[3D code data]
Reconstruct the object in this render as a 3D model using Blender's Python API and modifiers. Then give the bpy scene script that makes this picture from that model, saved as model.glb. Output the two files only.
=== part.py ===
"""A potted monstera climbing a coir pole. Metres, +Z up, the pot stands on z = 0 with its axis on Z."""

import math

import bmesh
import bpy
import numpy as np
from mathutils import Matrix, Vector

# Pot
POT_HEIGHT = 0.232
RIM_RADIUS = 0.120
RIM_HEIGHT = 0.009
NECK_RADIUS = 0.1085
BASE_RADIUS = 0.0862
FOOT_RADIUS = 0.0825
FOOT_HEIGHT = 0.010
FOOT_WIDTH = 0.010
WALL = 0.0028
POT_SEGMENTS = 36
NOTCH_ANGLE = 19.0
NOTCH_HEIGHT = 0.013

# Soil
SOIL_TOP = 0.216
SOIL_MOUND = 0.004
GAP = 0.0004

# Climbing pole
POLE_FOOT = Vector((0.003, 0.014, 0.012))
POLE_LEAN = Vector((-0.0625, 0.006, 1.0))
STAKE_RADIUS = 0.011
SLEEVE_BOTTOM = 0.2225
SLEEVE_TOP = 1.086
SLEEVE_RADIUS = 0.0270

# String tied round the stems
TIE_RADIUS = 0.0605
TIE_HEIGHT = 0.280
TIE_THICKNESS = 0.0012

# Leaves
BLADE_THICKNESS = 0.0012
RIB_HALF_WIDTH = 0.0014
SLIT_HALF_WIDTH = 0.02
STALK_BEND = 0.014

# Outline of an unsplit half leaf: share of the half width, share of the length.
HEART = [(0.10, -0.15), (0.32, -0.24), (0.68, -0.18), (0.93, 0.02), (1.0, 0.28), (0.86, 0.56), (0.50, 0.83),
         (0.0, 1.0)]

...

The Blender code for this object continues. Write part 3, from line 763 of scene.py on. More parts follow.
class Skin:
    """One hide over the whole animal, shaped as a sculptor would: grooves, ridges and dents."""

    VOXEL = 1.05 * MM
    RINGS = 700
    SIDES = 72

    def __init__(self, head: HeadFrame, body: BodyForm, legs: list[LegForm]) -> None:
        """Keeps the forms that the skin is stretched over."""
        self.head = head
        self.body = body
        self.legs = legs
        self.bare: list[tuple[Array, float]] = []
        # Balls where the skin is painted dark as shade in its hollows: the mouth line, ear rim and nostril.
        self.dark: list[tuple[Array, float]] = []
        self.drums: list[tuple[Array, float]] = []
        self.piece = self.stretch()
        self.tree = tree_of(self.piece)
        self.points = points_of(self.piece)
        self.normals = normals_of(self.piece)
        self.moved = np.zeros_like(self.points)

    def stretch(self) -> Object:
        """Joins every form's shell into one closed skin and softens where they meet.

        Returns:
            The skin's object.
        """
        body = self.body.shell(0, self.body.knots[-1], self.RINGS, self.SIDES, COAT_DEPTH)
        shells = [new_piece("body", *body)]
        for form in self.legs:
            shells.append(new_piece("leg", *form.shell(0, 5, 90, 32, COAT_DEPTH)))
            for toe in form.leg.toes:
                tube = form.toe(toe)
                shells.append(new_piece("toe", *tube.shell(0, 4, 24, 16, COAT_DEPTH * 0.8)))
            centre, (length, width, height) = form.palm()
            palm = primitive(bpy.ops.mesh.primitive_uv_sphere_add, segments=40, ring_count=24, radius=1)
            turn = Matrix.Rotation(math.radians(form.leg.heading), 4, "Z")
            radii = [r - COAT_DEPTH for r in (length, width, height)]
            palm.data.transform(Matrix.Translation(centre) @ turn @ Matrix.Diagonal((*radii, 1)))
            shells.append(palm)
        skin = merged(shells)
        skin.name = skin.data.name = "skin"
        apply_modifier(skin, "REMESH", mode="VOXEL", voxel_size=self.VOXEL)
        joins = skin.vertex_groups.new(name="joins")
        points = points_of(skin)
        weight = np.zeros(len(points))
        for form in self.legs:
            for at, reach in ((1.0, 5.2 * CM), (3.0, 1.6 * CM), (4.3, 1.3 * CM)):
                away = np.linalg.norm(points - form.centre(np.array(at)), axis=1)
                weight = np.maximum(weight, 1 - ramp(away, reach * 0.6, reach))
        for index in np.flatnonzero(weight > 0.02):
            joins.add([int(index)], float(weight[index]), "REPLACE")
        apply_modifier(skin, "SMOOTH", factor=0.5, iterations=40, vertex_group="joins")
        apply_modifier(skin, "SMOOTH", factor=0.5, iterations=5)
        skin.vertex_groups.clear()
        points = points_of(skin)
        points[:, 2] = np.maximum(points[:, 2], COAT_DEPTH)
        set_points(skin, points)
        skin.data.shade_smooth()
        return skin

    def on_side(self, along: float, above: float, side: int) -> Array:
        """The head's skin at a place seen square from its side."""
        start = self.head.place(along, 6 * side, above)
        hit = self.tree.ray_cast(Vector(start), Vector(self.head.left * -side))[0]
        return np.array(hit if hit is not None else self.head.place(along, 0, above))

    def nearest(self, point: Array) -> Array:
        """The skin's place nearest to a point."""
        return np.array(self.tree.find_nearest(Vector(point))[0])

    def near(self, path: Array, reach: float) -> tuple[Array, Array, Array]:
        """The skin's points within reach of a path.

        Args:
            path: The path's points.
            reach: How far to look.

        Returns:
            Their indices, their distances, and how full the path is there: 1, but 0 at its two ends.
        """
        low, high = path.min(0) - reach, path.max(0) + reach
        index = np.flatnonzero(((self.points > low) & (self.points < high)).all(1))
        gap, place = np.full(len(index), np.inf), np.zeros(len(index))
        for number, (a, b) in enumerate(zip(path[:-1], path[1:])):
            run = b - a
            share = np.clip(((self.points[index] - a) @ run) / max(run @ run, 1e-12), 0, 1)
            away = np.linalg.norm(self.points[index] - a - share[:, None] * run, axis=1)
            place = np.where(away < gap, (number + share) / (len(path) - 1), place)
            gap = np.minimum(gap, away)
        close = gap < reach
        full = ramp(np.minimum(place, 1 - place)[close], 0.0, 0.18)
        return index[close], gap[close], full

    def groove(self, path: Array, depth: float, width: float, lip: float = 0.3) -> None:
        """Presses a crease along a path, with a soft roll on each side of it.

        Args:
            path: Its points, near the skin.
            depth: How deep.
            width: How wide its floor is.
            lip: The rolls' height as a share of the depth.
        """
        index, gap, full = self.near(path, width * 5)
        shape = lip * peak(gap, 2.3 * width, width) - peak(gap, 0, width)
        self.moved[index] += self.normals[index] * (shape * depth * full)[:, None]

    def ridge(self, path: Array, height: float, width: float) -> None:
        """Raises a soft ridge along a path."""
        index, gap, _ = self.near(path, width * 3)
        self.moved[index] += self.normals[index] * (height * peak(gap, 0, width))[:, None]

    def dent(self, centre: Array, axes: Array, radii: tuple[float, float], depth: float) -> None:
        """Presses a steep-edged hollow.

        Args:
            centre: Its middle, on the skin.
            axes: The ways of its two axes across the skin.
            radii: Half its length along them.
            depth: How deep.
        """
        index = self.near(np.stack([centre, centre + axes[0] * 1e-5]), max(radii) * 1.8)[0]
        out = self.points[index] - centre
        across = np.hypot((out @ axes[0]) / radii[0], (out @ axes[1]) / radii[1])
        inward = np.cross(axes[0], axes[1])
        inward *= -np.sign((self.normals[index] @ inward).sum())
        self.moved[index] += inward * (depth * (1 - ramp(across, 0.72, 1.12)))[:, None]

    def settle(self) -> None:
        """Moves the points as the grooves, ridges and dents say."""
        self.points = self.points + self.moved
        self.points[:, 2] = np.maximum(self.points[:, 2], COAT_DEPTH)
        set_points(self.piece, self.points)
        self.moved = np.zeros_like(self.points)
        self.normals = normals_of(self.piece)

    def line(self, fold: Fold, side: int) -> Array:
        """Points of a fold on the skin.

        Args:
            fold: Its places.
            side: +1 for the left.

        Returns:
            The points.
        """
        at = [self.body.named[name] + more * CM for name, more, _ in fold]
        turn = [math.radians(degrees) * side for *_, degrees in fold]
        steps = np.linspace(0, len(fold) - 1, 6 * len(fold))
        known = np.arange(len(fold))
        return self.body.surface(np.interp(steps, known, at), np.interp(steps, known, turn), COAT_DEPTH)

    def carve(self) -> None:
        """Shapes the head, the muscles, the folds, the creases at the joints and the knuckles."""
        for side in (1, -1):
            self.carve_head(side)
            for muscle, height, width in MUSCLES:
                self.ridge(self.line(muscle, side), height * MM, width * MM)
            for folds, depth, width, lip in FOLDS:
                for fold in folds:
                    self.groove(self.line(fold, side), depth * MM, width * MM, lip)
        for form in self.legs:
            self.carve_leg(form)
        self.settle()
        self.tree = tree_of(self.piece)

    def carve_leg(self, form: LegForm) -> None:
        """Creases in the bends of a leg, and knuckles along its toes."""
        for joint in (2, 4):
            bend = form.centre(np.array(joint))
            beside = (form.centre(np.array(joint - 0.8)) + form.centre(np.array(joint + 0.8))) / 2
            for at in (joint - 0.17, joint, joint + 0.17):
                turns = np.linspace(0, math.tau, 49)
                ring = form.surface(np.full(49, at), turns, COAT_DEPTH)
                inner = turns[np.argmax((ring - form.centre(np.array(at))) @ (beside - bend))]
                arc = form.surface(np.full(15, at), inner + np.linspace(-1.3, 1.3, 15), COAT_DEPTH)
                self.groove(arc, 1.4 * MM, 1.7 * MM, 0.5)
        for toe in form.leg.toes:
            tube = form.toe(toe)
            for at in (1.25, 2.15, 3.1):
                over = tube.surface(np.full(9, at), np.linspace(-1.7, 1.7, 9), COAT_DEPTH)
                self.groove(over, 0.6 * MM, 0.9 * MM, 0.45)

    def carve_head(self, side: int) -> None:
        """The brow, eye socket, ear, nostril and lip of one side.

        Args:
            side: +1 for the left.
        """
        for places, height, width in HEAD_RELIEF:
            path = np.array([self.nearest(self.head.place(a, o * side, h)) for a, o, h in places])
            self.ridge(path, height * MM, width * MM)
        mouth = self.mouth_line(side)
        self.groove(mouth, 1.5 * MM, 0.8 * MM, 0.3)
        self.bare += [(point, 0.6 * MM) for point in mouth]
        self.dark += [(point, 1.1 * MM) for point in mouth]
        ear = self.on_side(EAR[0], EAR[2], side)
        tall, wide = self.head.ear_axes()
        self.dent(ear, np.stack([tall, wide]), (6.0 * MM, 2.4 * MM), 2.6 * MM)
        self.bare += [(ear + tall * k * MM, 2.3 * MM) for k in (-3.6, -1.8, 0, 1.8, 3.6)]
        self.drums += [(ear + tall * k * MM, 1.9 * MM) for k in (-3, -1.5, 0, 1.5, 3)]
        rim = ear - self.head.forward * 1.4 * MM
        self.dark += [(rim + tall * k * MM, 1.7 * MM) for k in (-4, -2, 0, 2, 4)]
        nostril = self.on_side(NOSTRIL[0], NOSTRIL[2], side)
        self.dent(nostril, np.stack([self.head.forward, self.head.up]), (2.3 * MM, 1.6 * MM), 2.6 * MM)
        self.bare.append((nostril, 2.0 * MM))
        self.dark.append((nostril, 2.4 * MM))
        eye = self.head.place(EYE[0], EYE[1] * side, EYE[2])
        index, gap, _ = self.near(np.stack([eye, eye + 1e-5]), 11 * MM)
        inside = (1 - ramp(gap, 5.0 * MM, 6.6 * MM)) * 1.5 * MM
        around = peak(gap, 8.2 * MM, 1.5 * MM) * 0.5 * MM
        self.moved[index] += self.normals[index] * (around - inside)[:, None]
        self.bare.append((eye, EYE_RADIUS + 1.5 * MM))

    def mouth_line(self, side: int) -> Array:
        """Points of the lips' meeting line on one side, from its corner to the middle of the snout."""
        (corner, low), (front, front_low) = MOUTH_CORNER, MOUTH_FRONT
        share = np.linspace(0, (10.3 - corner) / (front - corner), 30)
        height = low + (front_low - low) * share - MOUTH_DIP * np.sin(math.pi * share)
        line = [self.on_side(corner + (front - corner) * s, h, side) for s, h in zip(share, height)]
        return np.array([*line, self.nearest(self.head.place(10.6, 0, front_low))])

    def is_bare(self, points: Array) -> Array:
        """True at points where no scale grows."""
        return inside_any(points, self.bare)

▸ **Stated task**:
Nothing but the lines from the line that contains "Reconstruct the object" through the line that contains "from mathutils import Matrix, Vector" should be given again, each exactly as it stands, both ends included.

▸ **Solved problem**:
Reconstruct the object in this render as a 3D model using Blender's Python API and modifiers. Then give the bpy scene script that makes this picture from that model, saved as model.glb. Output the two files only.
=== part.py ===
"""A potted monstera climbing a coir pole. Metres, +Z up, the pot stands on z = 0 with its axis on Z."""

import math

import bmesh
import bpy
import numpy as np
from mathutils import Matrix, Vector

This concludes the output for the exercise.